### DIRECTIONS
Output the full material exactly as it appears here.

### SOURCE MATERIAL
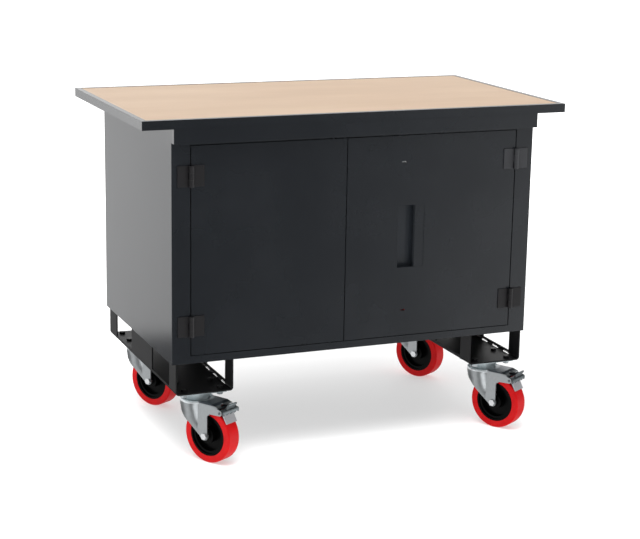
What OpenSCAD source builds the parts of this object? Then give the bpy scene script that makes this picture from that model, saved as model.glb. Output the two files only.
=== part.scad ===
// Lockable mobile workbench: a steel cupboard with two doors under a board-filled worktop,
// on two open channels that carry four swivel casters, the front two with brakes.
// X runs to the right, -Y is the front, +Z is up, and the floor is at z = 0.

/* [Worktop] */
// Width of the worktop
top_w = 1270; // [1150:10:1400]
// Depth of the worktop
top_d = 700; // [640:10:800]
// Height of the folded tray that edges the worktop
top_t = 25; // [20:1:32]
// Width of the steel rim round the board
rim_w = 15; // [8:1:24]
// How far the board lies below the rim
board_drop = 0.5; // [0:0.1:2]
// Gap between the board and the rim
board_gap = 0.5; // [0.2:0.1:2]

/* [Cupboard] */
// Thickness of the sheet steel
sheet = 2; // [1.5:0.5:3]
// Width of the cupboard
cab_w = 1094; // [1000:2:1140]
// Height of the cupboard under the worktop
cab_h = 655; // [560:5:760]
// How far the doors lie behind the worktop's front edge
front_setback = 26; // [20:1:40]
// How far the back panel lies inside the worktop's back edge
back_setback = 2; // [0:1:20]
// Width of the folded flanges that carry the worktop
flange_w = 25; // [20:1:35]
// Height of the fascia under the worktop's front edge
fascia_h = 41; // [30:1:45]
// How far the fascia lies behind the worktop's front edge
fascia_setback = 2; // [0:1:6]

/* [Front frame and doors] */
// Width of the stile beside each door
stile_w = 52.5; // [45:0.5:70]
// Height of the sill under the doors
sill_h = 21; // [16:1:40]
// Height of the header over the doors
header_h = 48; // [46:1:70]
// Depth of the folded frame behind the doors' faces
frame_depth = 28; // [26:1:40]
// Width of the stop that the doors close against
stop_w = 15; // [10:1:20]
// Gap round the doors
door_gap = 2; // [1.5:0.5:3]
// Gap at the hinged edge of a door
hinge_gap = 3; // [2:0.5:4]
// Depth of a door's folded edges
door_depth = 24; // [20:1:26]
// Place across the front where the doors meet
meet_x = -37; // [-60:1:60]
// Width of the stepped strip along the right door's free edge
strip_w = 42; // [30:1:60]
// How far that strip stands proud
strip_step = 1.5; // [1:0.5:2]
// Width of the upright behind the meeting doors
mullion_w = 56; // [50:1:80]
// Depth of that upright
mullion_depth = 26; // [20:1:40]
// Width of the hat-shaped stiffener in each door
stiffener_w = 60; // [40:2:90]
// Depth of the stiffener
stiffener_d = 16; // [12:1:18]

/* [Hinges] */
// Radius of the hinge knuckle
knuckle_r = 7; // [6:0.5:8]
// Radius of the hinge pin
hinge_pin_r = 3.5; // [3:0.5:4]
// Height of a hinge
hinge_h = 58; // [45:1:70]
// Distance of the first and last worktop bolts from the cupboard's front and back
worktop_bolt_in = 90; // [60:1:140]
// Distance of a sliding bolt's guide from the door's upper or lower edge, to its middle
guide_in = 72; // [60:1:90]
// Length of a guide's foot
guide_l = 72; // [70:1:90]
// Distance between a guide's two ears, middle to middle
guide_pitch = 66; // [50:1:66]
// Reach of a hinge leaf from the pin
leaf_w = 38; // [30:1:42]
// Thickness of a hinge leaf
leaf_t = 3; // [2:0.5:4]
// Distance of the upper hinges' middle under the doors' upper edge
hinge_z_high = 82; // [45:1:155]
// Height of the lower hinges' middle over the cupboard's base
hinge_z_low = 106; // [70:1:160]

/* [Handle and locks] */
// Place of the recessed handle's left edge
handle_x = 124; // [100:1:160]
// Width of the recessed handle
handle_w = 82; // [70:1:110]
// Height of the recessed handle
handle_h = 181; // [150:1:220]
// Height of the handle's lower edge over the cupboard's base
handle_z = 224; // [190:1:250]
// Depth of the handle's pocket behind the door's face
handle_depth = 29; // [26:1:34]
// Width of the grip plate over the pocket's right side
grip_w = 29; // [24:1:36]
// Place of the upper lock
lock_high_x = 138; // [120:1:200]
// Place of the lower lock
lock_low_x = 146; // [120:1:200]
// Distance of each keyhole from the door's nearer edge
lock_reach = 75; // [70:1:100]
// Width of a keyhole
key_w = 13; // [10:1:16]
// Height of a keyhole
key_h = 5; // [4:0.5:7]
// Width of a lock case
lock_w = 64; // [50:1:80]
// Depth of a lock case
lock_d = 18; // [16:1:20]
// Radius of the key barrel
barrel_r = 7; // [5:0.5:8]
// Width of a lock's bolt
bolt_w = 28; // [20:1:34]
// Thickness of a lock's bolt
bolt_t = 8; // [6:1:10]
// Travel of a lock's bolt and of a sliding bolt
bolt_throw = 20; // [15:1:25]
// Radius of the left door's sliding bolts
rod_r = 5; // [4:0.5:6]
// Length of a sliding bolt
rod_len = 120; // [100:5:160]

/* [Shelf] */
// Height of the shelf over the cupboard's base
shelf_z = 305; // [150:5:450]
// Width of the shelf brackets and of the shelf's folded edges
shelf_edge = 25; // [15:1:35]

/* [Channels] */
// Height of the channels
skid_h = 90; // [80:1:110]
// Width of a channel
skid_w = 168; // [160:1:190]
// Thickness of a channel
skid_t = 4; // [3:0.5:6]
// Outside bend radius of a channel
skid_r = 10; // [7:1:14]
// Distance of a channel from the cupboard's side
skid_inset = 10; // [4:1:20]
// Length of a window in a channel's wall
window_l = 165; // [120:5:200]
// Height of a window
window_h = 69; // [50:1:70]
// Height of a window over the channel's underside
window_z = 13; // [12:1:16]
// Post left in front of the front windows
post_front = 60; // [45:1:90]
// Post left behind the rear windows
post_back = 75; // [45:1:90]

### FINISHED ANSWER
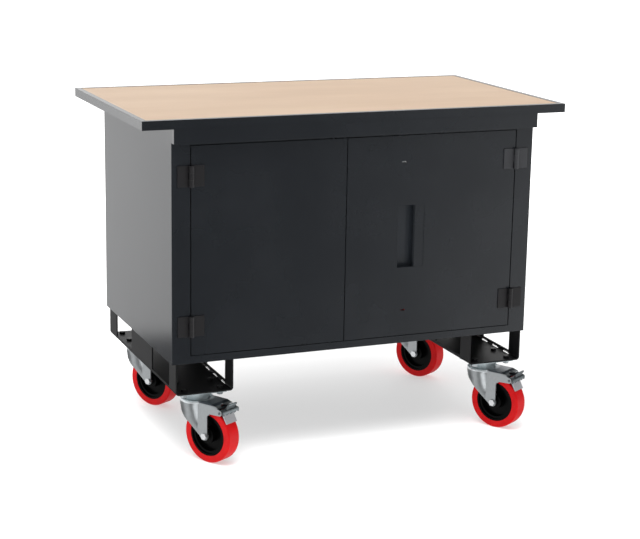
What OpenSCAD source builds the parts of this object? Then give the bpy scene script that makes this picture from that model, saved as model.glb. Output the two files only.
=== part.scad ===
// Lockable mobile workbench: a steel cupboard with two doors under a board-filled worktop,
// on two open channels that carry four swivel casters, the front two with brakes.
// X runs to the right, -Y is the front, +Z is up, and the floor is at z = 0.

/* [Worktop] */
// Width of the worktop
top_w = 1270; // [1150:10:1400]
// Depth of the worktop
top_d = 700; // [640:10:800]
// Height of the folded tray that edges the worktop
top_t = 25; // [20:1:32]
// Width of the steel rim round the board
rim_w = 15; // [8:1:24]
// How far the board lies below the rim
board_drop = 0.5; // [0:0.1:2]
// Gap between the board and the rim
board_gap = 0.5; // [0.2:0.1:2]

/* [Cupboard] */
// Thickness of the sheet steel
sheet = 2; // [1.5:0.5:3]
// Width of the cupboard
cab_w = 1094; // [1000:2:1140]
// Height of the cupboard under the worktop
cab_h = 655; // [560:5:760]
// How far the doors lie behind the worktop's front edge
front_setback = 26; // [20:1:40]
// How far the back panel lies inside the worktop's back edge
back_setback = 2; // [0:1:20]
// Width of the folded flanges that carry the worktop
flange_w = 25; // [20:1:35]
// Height of the fascia under the worktop's front edge
fascia_h = 41; // [30:1:45]
// How far the fascia lies behind the worktop's front edge
fascia_setback = 2; // [0:1:6]

/* [Front frame and doors] */
// Width of the stile beside each door
stile_w = 52.5; // [45:0.5:70]
// Height of the sill under the doors
sill_h = 21; // [16:1:40]
// Height of the header over the doors
header_h = 48; // [46:1:70]
// Depth of the folded frame behind the doors' faces
frame_depth = 28; // [26:1:40]
// Width of the stop that the doors close against
stop_w = 15; // [10:1:20]
// Gap round the doors
door_gap = 2; // [1.5:0.5:3]
// Gap at the hinged edge of a door
hinge_gap = 3; // [2:0.5:4]
// Depth of a door's folded edges
door_depth = 24; // [20:1:26]
// Place across the front where the doors meet
meet_x = -37; // [-60:1:60]
// Width of the stepped strip along the right door's free edge
strip_w = 42; // [30:1:60]
// How far that strip stands proud
strip_step = 1.5; // [1:0.5:2]
// Width of the upright behind the meeting doors
mullion_w = 56; // [50:1:80]
// Depth of that upright
mullion_depth = 26; // [20:1:40]
// Width of the hat-shaped stiffener in each door
stiffener_w = 60; // [40:2:90]
// Depth of the stiffener
stiffener_d = 16; // [12:1:18]

/* [Hinges] */
// Radius of the hinge knuckle
knuckle_r = 7; // [6:0.5:8]
// Radius of the hinge pin
hinge_pin_r = 3.5; // [3:0.5:4]
// Height of a hinge
hinge_h = 58; // [45:1:70]
// Distance of the first and last worktop bolts from the cupboard's front and back
worktop_bolt_in = 90; // [60:1:140]
// Distance of a sliding bolt's guide from the door's upper or lower edge, to its middle
guide_in = 72; // [60:1:90]
// Length of a guide's foot
guide_l = 72; // [70:1:90]
// Distance between a guide's two ears, middle to middle
guide_pitch = 66; // [50:1:66]
// Reach of a hinge leaf from the pin
leaf_w = 38; // [30:1:42]
// Thickness of a hinge leaf
leaf_t = 3; // [2:0.5:4]
// Distance of the upper hinges' middle under the doors' upper edge
hinge_z_high = 82; // [45:1:155]
// Height of the lower hinges' middle over the cupboard's base
hinge_z_low = 106; // [70:1:160]

/* [Handle and locks] */
// Place of the recessed handle's left edge
handle_x = 124; // [100:1:160]
// Width of the recessed handle
handle_w = 82; // [70:1:110]
// Height of the recessed handle
handle_h = 181; // [150:1:220]
// Height of the handle's lower edge over the cupboard's base
handle_z = 224; // [190:1:250]
// Depth of the handle's pocket behind the door's face
handle_depth = 29; // [26:1:34]
// Width of the grip plate over the pocket's right side
grip_w = 29; // [24:1:36]
// Place of the upper lock
lock_high_x = 138; // [120:1:200]
// Place of the lower lock
lock_low_x = 146; // [120:1:200]
// Distance of each keyhole from the door's nearer edge
lock_reach = 75; // [70:1:100]
// Width of a keyhole
key_w = 13; // [10:1:16]
// Height of a keyhole
key_h = 5; // [4:0.5:7]
// Width of a lock case
lock_w = 64; // [50:1:80]
// Depth of a lock case
lock_d = 18; // [16:1:20]
// Radius of the key barrel
barrel_r = 7; // [5:0.5:8]
// Width of a lock's bolt
bolt_w = 28; // [20:1:34]
// Thickness of a lock's bolt
bolt_t = 8; // [6:1:10]
// Travel of a lock's bolt and of a sliding bolt
bolt_throw = 20; // [15:1:25]
// Radius of the left door's sliding bolts
rod_r = 5; // [4:0.5:6]
// Length of a sliding bolt
rod_len = 120; // [100:5:160]

/* [Shelf] */
// Height of the shelf over the cupboard's base
shelf_z = 305; // [150:5:450]
// Width of the shelf brackets and of the shelf's folded edges
shelf_edge = 25; // [15:1:35]

/* [Channels] */
// Height of the channels
skid_h = 90; // [80:1:110]
// Width of a channel
skid_w = 168; // [160:1:190]
// Thickness of a channel
skid_t = 4; // [3:0.5:6]
// Outside bend radius of a channel
skid_r = 10; // [7:1:14]
// Distance of a channel from the cupboard's side
skid_inset = 10; // [4:1:20]
// Length of a window in a channel's wall
window_l = 165; // [120:5:200]
// Height of a window
window_h = 69; // [50:1:70]
// Height of a window over the channel's underside
window_z = 13; // [12:1:16]
// Post left in front of the front windows
post_front = 60; // [45:1:90]
// Post left behind the rear windows
post_back = 75; // [45:1:90]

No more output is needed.